┏━━
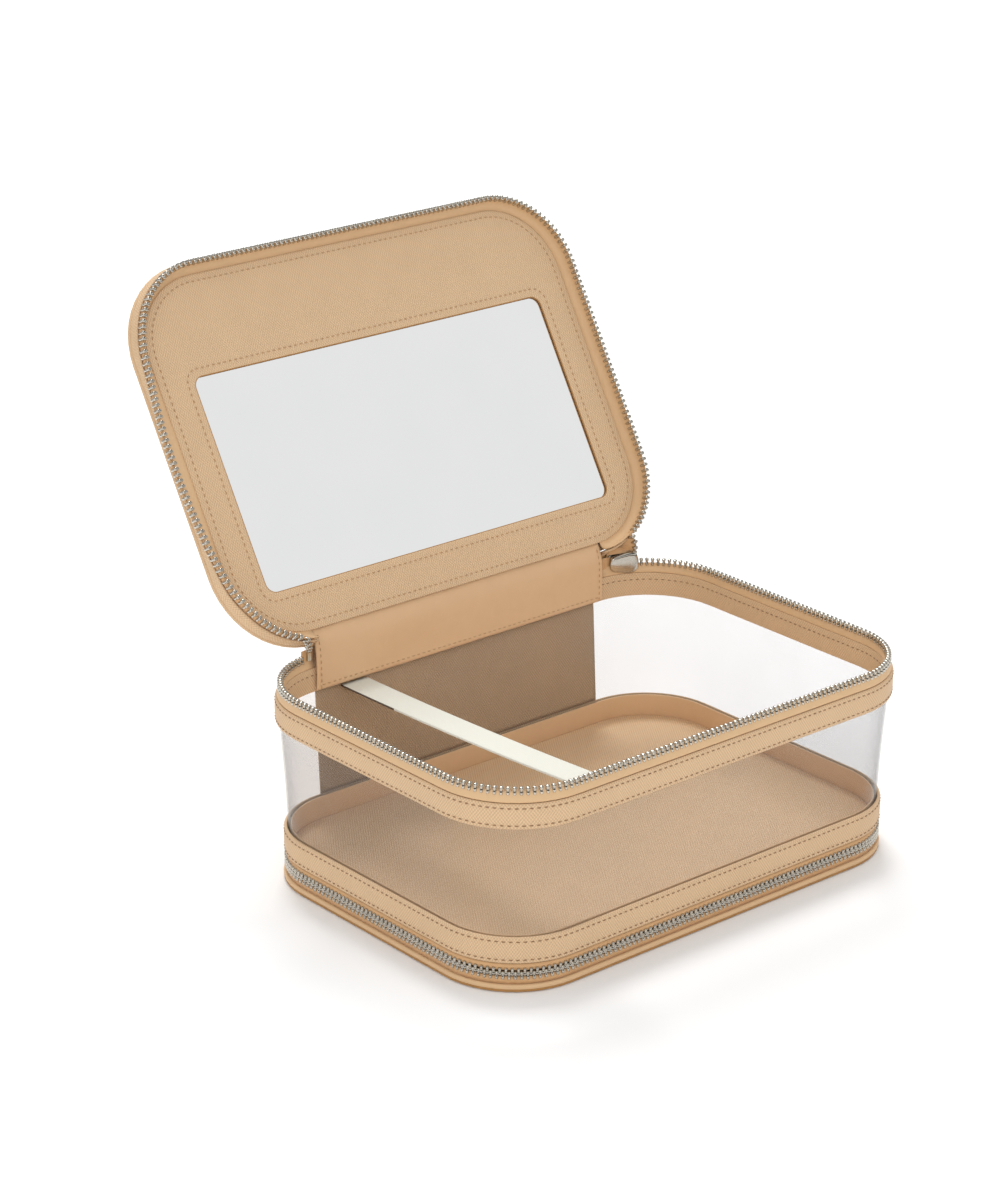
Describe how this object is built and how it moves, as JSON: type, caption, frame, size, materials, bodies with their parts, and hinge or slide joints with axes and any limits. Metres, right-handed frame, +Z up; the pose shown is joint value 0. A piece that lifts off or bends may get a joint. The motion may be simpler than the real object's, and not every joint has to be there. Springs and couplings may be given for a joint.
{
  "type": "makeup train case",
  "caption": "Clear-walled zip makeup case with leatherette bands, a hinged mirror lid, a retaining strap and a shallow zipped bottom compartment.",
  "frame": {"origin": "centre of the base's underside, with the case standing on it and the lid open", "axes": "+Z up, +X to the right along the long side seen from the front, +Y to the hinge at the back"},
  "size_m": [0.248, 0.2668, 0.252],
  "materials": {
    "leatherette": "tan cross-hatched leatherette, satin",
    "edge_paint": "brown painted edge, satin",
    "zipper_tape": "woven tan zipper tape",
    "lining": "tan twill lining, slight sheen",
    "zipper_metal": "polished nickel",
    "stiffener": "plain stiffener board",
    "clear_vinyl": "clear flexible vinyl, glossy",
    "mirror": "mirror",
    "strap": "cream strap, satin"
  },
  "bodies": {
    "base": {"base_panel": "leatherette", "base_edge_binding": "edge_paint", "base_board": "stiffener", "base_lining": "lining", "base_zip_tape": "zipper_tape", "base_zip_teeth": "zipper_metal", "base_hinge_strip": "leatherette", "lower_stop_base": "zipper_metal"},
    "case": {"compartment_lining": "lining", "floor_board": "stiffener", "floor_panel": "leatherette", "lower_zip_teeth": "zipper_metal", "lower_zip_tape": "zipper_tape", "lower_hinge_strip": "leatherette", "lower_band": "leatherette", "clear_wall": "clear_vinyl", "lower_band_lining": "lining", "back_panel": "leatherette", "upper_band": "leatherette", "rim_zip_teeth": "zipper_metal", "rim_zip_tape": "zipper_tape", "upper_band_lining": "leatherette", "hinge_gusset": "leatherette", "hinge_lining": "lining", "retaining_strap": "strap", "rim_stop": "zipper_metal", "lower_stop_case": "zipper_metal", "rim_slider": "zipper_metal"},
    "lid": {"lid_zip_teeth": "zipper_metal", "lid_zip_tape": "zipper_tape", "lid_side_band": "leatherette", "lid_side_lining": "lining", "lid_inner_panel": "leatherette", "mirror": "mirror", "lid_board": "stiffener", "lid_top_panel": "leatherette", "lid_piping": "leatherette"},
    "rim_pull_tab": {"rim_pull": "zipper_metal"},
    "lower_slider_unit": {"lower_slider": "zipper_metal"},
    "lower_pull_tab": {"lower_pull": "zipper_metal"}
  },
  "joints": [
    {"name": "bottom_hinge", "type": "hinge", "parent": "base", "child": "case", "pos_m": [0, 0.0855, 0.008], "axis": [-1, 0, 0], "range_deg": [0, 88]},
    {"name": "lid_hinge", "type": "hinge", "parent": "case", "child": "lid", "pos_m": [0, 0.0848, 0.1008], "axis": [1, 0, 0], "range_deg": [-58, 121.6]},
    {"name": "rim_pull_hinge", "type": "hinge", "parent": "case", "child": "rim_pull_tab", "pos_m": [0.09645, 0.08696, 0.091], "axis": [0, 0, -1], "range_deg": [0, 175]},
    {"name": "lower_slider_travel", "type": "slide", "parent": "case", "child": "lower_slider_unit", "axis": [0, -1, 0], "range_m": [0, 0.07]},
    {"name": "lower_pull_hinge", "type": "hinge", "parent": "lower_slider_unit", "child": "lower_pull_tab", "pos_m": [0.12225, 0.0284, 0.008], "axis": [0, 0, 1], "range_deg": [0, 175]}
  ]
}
┗━━
--- Exercise brief ---
Copy out each line exactly as written.

--- Complete response ---
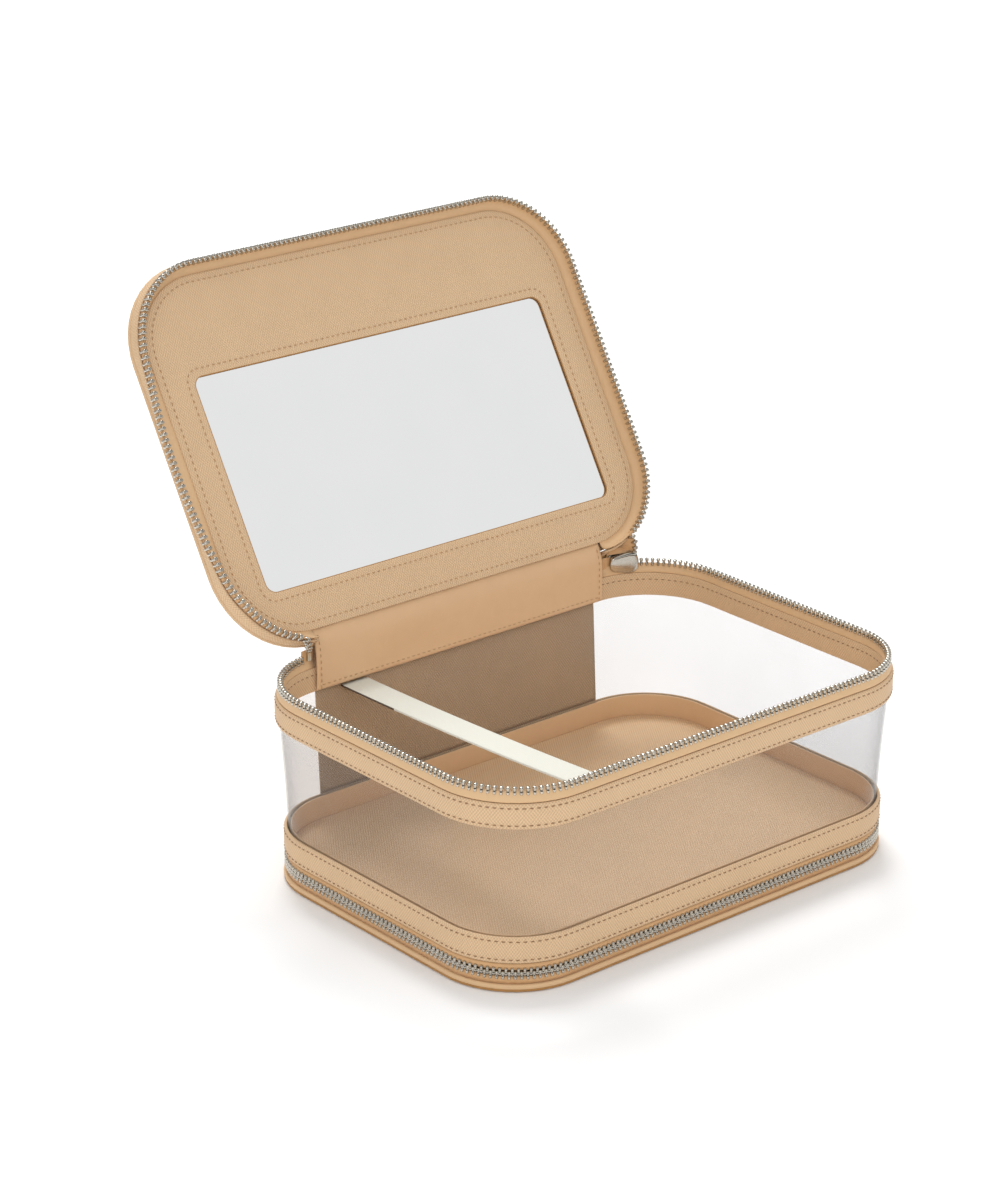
Describe how this object is built and how it moves, as JSON: type, caption, frame, size, materials, bodies with their parts, and hinge or slide joints with axes and any limits. Metres, right-handed frame, +Z up; the pose shown is joint value 0. A piece that lifts off or bends may get a joint. The motion may be simpler than the real object's, and not every joint has to be there. Springs and couplings may be given for a joint.
{
  "type": "makeup train case",
  "caption": "Clear-walled zip makeup case with leatherette bands, a hinged mirror lid, a retaining strap and a shallow zipped bottom compartment.",
  "frame": {"origin": "centre of the base's underside, with the case standing on it and the lid open", "axes": "+Z up, +X to the right along the long side seen from the front, +Y to the hinge at the back"},
  "size_m": [0.248, 0.2668, 0.252],
  "materials": {
    "leatherette": "tan cross-hatched leatherette, satin",
    "edge_paint": "brown painted edge, satin",
    "zipper_tape": "woven tan zipper tape",
    "lining": "tan twill lining, slight sheen",
    "zipper_metal": "polished nickel",
    "stiffener": "plain stiffener board",
    "clear_vinyl": "clear flexible vinyl, glossy",
    "mirror": "mirror",
    "strap": "cream strap, satin"
  },
  "bodies": {
    "base": {"base_panel": "leatherette", "base_edge_binding": "edge_paint", "base_board": "stiffener", "base_lining": "lining", "base_zip_tape": "zipper_tape", "base_zip_teeth": "zipper_metal", "base_hinge_strip": "leatherette", "lower_stop_base": "zipper_metal"},
    "case": {"compartment_lining": "lining", "floor_board": "stiffener", "floor_panel": "leatherette", "lower_zip_teeth": "zipper_metal", "lower_zip_tape": "zipper_tape", "lower_hinge_strip": "leatherette", "lower_band": "leatherette", "clear_wall": "clear_vinyl", "lower_band_lining": "lining", "back_panel": "leatherette", "upper_band": "leatherette", "rim_zip_teeth": "zipper_metal", "rim_zip_tape": "zipper_tape", "upper_band_lining": "leatherette", "hinge_gusset": "leatherette", "hinge_lining": "lining", "retaining_strap": "strap", "rim_stop": "zipper_metal", "lower_stop_case": "zipper_metal", "rim_slider": "zipper_metal"},
    "lid": {"lid_zip_teeth": "zipper_metal", "lid_zip_tape": "zipper_tape", "lid_side_band": "leatherette", "lid_side_lining": "lining", "lid_inner_panel": "leatherette", "mirror": "mirror", "lid_board": "stiffener", "lid_top_panel": "leatherette", "lid_piping": "leatherette"},
    "rim_pull_tab": {"rim_pull": "zipper_metal"},
    "lower_slider_unit": {"lower_slider": "zipper_metal"},
    "lower_pull_tab": {"lower_pull": "zipper_metal"}
  },
  "joints": [
    {"name": "bottom_hinge", "type": "hinge", "parent": "base", "child": "case", "pos_m": [0, 0.0855, 0.008], "axis": [-1, 0, 0], "range_deg": [0, 88]},
    {"name": "lid_hinge", "type": "hinge", "parent": "case", "child": "lid", "pos_m": [0, 0.0848, 0.1008], "axis": [1, 0, 0], "range_deg": [-58, 121.6]},
    {"name": "rim_pull_hinge", "type": "hinge", "parent": "case", "child": "rim_pull_tab", "pos_m": [0.09645, 0.08696, 0.091], "axis": [0, 0, -1], "range_deg": [0, 175]},
    {"name": "lower_slider_travel", "type": "slide", "parent": "case", "child": "lower_slider_unit", "axis": [0, -1, 0], "range_m": [0, 0.07]},
    {"name": "lower_pull_hinge", "type": "hinge", "parent": "lower_slider_unit", "child": "lower_pull_tab", "pos_m": [0.12225, 0.0284, 0.008], "axis": [0, 0, 1], "range_deg": [0, 175]}
  ]
}